Economic Lessons From Small Countries
A recent Credit Suisse study explains, why big countries should learn from small developed countries like Switzerland, Denmark or Singapore. According to the authors, small countries provide a clearer, sharper sense of the economic and political pressures building in the system.
Since the abandoning of the EUR/CHF floor, some calm has returned to markets, though Switzerland may well still have the impression that the world is focused on it. A glance at other small developed economies in the world shows that Switzerland is not alone when it comes to deal with economic challenges, which are caused by big countries or market unions.
The Canaries in the Coalmine
Consider Denmark's repeated moves to drop interest rates into negative territory, Ireland's battle to achieve growth again and surprise rate cut by the monetary authority in Singapore. These moves show that many small countries are in the vanguard in dealing with the latest macroeconomic challenge of falling inflation and spillover effects from the actions of the major central banks. More pointedly, they confirm the sense that small open economies are the canaries in the coalmine of the world economy, as is demonstrated in the recent Credit Suisse Research Institute Report. In this respect their experiences and reactions have much to offer big countries like the US and China, as well as institutions like the IMF and the G20.

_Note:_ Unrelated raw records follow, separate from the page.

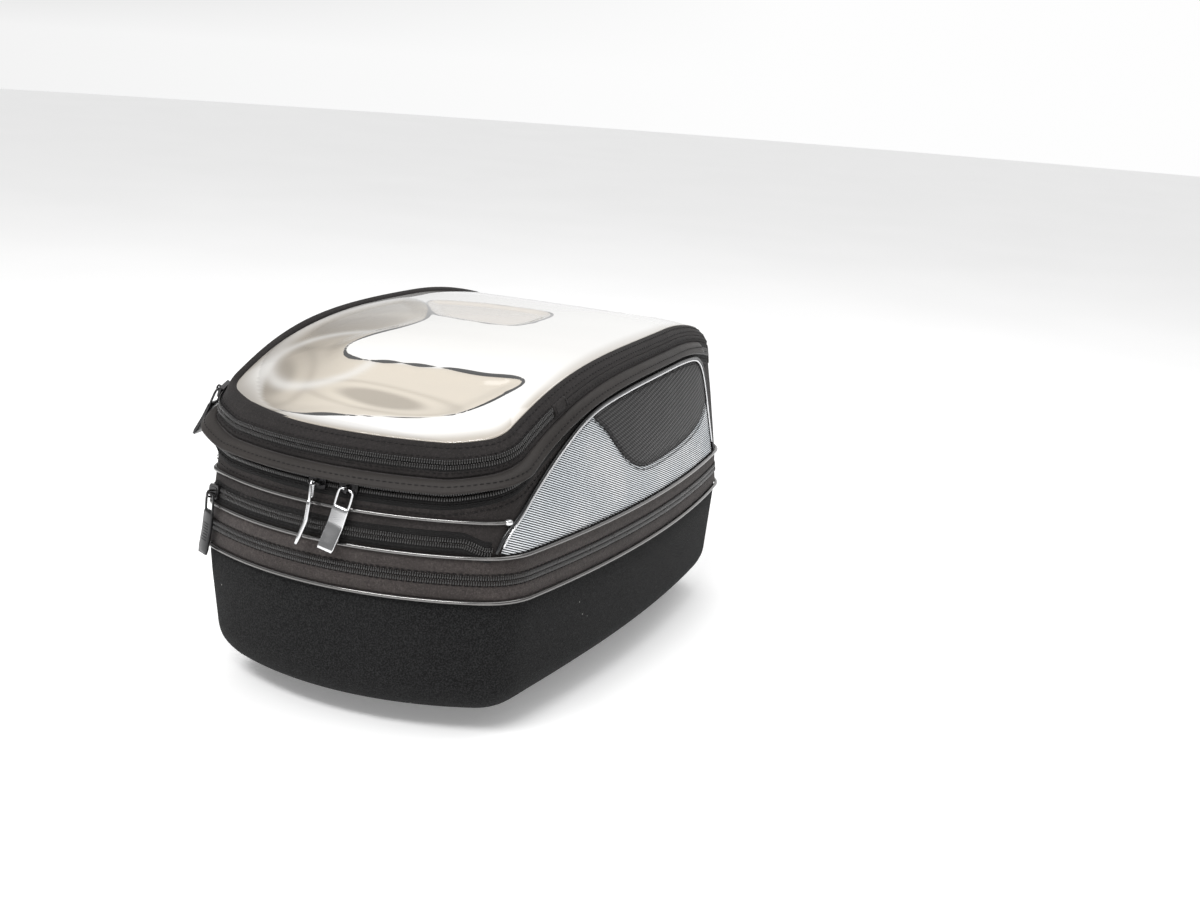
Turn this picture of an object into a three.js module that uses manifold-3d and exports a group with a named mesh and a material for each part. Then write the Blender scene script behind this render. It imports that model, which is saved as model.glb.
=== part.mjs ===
import * as THREE from 'three';
import { LoftGeometry } from 'three/addons/geometries/LoftGeometry.js';
import { mergeVertices } from 'three/addons/utils/BufferGeometryUtils.js';
import Module from 'manifold-3d';

// Expandable motorcycle tank bag, in millimetres.
// +X is the rider's right, +Y points to the front of the motorcycle and +Z is up.
// The origin is on the ground under the middle of the bag, and the Z axis is the centre of the
// arc that the rear panel and its zips follow.

const wasm = await Module();
wasm.setup();

// Plan outline at the base seam
const HALF_WIDTH = 126;
const SIDE_RADIUS = 950;
const SIDE_MIDDLE_Y = 5.5;
const REAR_RADIUS = 193.3;
const FRONT_Y = 191.6;
const FRONT_RADIUS = 500;
const CORNER_RADIUS = 38;
const HEIGHT_LINE_INSET = 18;

// Heights of the seams and zips
const TRAY_BOTTOM_Z = 13.5;
const TRAY_TOP_Z = 85.2;
const BASE_SEAM_Z = 85.6;
const EXPANSION_ZIP_Z = 98;
const WAIST_SEAM_Z = 111;
const POCKET_ZIP_Z = 118.5;
const POCKET_DIP = 4;
const POCKET_DIP_ANGLE = 26.5;
const REAR_PIPING_Z = 130.6;
const LID_REAR_Z = 143.3;
const RIM_REAR_Z = 171.4;

// The lid line climbs in an S from the rear corner and droops at the front
const RISE_START_Y = -161.7;
const RISE_LENGTH = 66;
const RISE_POWER = 1.3;
const LID_RISE = 50;
const RIM_RISE = 39;
const DROOP_START_Y = 68;
const DROOP_LENGTH = 90;
const DROOP = 12;

// Walls
const BASE_INSET = 1.5;
const WAIST_INSET = 3.6;
const WALL_LEAN = 0.16;
const EVA_THICKNESS = 5;
const WALL_THICKNESS = 4;
const BAND_THICKNESS = 2.5;
const BORDER_THICKNESS = 3.2;
const BORDER_INSET = 9.3;
const BORDER_BULGE = 1.8;
const GAP = 0.3;

// Zips and piping
const PIPING_RADIUS = 1.25;
const PIPING_SIDES = 6;
const COIL_HEIGHT = 1.9;
const COIL_OUT = 1.3;
const MAP_ZIP_FRACTION = 0.39;
const MAP_SPLIT_Y = -104;
const MAP_ZIP_END_Y = -106;
const MAP_SLIDER_Y = -137;
const MAP_SLIDER_TRAVEL = 22;
const FLAP_END_Y = 125;
const MAIN_ZIP_END_Y = 150;

// Slider angles about the Z axis, in degrees from the middle of the rear panel
const MAIN_RIGHT_ANGLE = 6.4;
const MAIN_LEFT_ANGLE = 0.3;
const POCKET_ANGLE = -25.5;
const EXPANSION_ANGLE = -8;

// Quick-release ring under the tray
const RING_Y = 15;
const RING_OUTER = 70;
const RING_INNER = 60;
const RING_HEIGHT = 8.9;
const ADAPTER_RADIUS = 78;
const ADAPTER_BOTTOM_Z = 9.2;
const ADAPTER_TOP_Z = 13.2;
const SCREW_CIRCLE_RADIUS = 74;
const SCREW_RADIUS = 2;
const SCREW_ANGLES = [45, 135, 225, 315];

const lerp = THREE.MathUtils.lerp;
const radians = THREE.MathUtils.degToRad;

// ---------- solids ----------

// Merge shared corners, drop the faces that collapsed to a line and turn all faces outwards.
function closedGeometry(geometry) {
  const bare = new THREE.BufferGeometry().copy(geometry);
  bare.deleteAttribute('normal');
  bare.deleteAttribute('uv');
  const merged = mergeVertices(bare, 1e-4);
  const position = merged.getAttribute('position');
  const kept = [];
  let volume = 0;
  const [a, b, c] = [new THREE.Vector3(), new THREE.Vector3(), new THREE.Vector3()];
  for (let i = 0; i < merged.index.count; i += 3) {
    const face = [0, 1, 2].map((k) => merged.index.getX(i + k));
    if (face[0] === face[1] || face[1] === face[2] || face[2] === face[0]) continue;
    a.fromBufferAttribute(position, face[0]);
    b.fromBufferAttribute(position, face[1]);
    c.fromBufferAttribute(position, face[2]);
    volume += a.dot(b.clone().cross(c));
    kept.push(face);
  }
  const index = kept.flatMap(([i, j, k]) => (volume > 0 ? [i, j, k] : [i, k, j]));
  merged.setIndex(index);
  return merged;
}

function toSolid(geometry) {
  const closed = closedGeometry(geometry);
  const vertProperties = Float32Array.from(closed.getAttribute('position').array);
  const triVerts = Uint32Array.from(closed.index.array);
  return new wasm.Manifold(new wasm.Mesh({ numProp: 3, vertProperties, triVerts }));
}

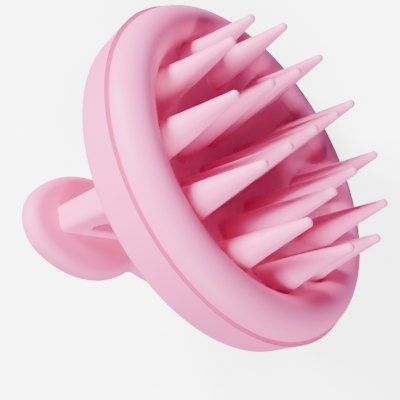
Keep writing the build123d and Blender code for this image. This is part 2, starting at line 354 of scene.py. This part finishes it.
def piece(name: str, bm: bmesh.types.BMesh, body: Body, finish: bpy.types.Material,
          replaced: list[str]) -> bpy.types.Object:
    """Turns a finished bmesh into a smooth-shaded piece that rides on a body.

    Args:
        name: the piece's name.
        bm: its shape, which is freed.
        body: the CAD body that carries it.
        finish: its material.
        replaced: the CAD nodes that it stands for.

    Returns:
        The new object.
    """
    bmesh.ops.recalc_face_normals(bm, faces=bm.faces)
    mesh = bpy.data.meshes.new(name)
    bm.to_mesh(mesh)
    bm.free()
    mesh.polygons.foreach_set("use_smooth", [True] * len(mesh.polygons))
    mesh.set_sharp_from_angle(angle=SHARP_ANGLE)
    mesh.materials.append(finish)
    made = bpy.data.objects.new(name, mesh)
    bpy.context.scene.collection.objects.link(made)
    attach(made, body.value)
    if replaced:
        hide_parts(*replaced)
    LOG.info("%s: %d faces on %s", name, len(mesh.polygons), body.value)
    return made


# ---- soft head -----------------------------------------------------------------------------------


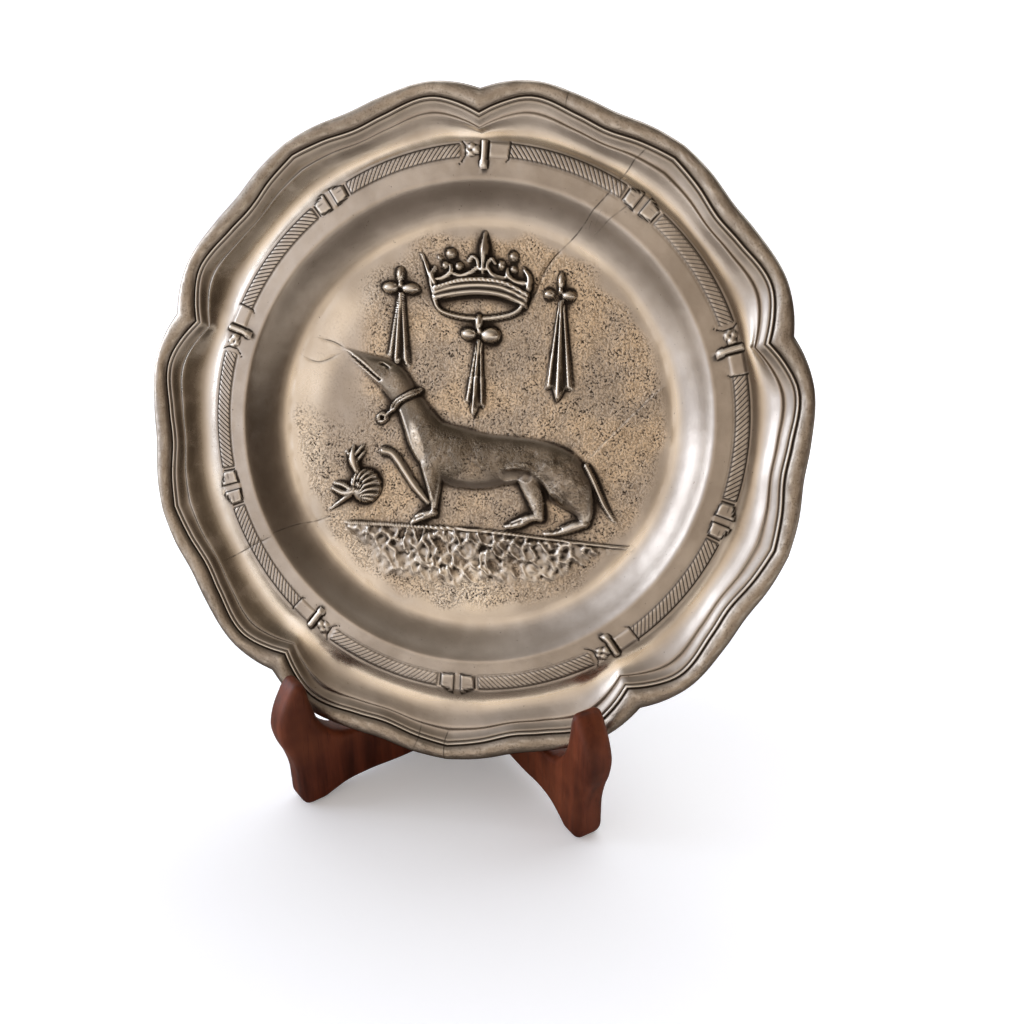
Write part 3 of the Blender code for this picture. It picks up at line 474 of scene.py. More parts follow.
def wear_marks(x, y):
    """Depth of all cracks and dents, the signed distance to the nearest crack, and how dark it is there."""
    depth, nearest = np.zeros(x.shape), np.full(x.shape, 9.0)
    signed, dark = np.zeros(x.shape), np.zeros(x.shape)
    for points, deep, strength in CRACKS:
        ends = np.array(points)
        near = ((x > ends[:, 0].min() - CRACK_REACH) & (x < ends[:, 0].max() + CRACK_REACH)
                & (y > ends[:, 1].min() - CRACK_REACH) & (y < ends[:, 1].max() + CRACK_REACH))
        if near.any():
            distance, side, _, place = along_path(x[near], y[near], [(*point, 1.0) for point in points], 16)
            closer = distance < nearest[near]
            taper = soft_step(0.0, 0.15, place) * soft_step(1.0, 0.85, place)
            nearest[near] = np.minimum(distance, nearest[near])
            signed[near] = np.where(closer, distance * side, signed[near])
            shade = strength * (0.35 + 0.65 * taper) * soft_step(CRACK_REACH, 1.5, distance)
            dark[near] = np.where(closer, shade, dark[near])
            depth[near] = np.maximum(depth[near], deep * wire(distance, CRACK_HALF) * taper)
    for dent_x, dent_y, radius in DENT_RINGS:
        depth = np.maximum(depth, 0.2 * wire(np.hypot(x - dent_x, y - dent_y) - 0.5 * radius, 0.7))
    return depth, signed, dark


def fold_height(x, y):
    """A low fold below the line: the metal rises towards it from the lower right and drops beyond it."""
    distance, side, _, place = along_path(x, y, [(*point, 1.0) for point in FOLD], 16)
    ends = soft_step(0.0, 0.12, place) * soft_step(1.0, 0.85, place)
    return 0.55 * np.exp(-distance / 4.0) * (side < 0) * ends


# %% [markdown]
# ## The ribbon band
# Between the well and the basins runs a flat ribbon, hatched by oblique strokes. At each notch it is
# tied by a bar with a bud to each side, and at the middle of each lobe by a knotted clasp. The strokes
# are drawn along the arc, mirrored about each notch.

# %% Band heights
BAND_ARC = BAND_MIDDLE * math.radians(1.0)          # mm of arc to a degree
HALF_LOBE_ARC = BAND_ARC * LOBE_TURN / 2
STROKE_PITCH, STROKE_SLANT = 1.9, 0.9
NOTCH_ORNAMENT, CLASP_BODY, CLASP_END = 9.8, 6.4, 8.2   # mm of arc from the notch or the lobe's middle
BUD_LOBES = [(3.1, 0.0, 1.5, 1.7, 1.2), (5.0, 1.3, 1.5, 1.2, 1.0), (5.2, -1.2, 1.5, 1.2, 1.0),
             (6.6, 0.1, 1.2, 0.9, 0.8)]
MIRRORED_NOTCH = 306.0                               # here bud and block have changed sides


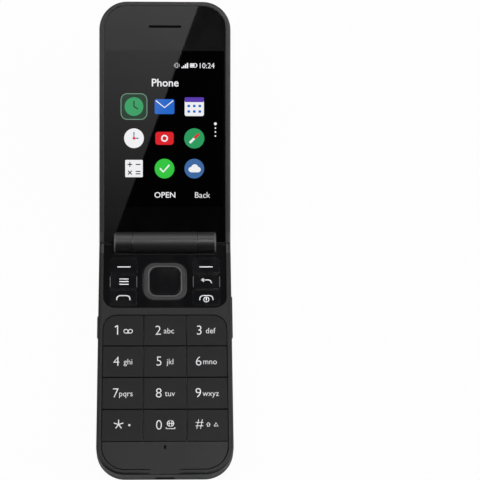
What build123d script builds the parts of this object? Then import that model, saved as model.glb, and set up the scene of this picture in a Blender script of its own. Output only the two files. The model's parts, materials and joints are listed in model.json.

Globalisation Becomes More Managed
First, a more managed globalisation. Increasingly, successful, small open economies – from Singapore to Hong Kong and New Zealand – are being more deliberate about the way in which they engage with global flows. We observe restrictions on migration, capital controls/exchange rate management, and innovation with macro-prudential policy, as a response to challenges from volatile global capital flows, a low interest rate environment and exchange rate pressures.
Second, a more flexible approach to international economic integration. Here the small country experience suggests that bottom-up approaches that take context seriously and allow for local experimentation work better than universal, one size fits all approaches.
New Zealand to the Baltics, many small countries managed well through the initial stages of the crisis, responding with fiscal consolidation and structural reform. But recent experiences in Ireland, and elsewhere, show that there are social and political limits to this approach – even with the strong institutions and trust that characterise many small countries.
We also dare to suggest that large countries like the US and China can learn from the seriousness and deliberateness with which successful small advanced economies are facing up to the challenges they face.
The Advantages of a "Small Countries Club"
A potentially bigger shift in thinking relates to how small developed states regard each other. Historically, the small developed nations of the world have not clubbed together for a range of good reasons – geography, the attraction of large multi-national platforms like the EU, and importantly a lack of awareness of the extent to which international forces affect small countries (this has changed post the financial crisis).
Now much of this is changing and the costs of coordination between small countries are falling. In addition, while many small states are competitors for tourism, FDI and in the area of technology, there are many areas of potential collaboration as well. Vitally, small states and their constituent actors (i.e. central banks, immigration officials, NGO's) increasingly face the same challenges and need to swap notes on how best to deal with these.
In sum, small countries provide a clearer, sharper sense of the economic and political pressures building in the system. Unfortunately, however, many global policy debates are dominated by large country voices. We believe that small countries need to be a more prominent part of the global debate. In this respect, two avenues open up.
Small Countries Are Losing Weight in the EU
The first is that existing institutions and platforms deliberately open themselves to small country views. Our sense is that international institutions are moving in the opposite direction. For instance, as the EU has expanded, the influence of individual small states has waned and in particular the response to the Eurozone crisis has been run out of the major capitals. Organisations like the OECD and IMF, who do much excellent economic work, could usefully incorporate small economy analysis in a more central way.
Second, small states need to invest in contributing to the global debate – both individually and collectively. Small countries need get organised, and develop an agenda for discussion and action at institutions like the OECD and the IMF. Importantly, this would involve small country think-tanks, academics, business organisations and so on, not just small country governments. The focus would be on idea generation, to provide some market competition for the large state voices that currently dominate. Switzerland, uniquely, is home to many world institutions and has a reputation for innovation and leadership in this area. It is thus well placed to play a role in promoting the 'small country voice'.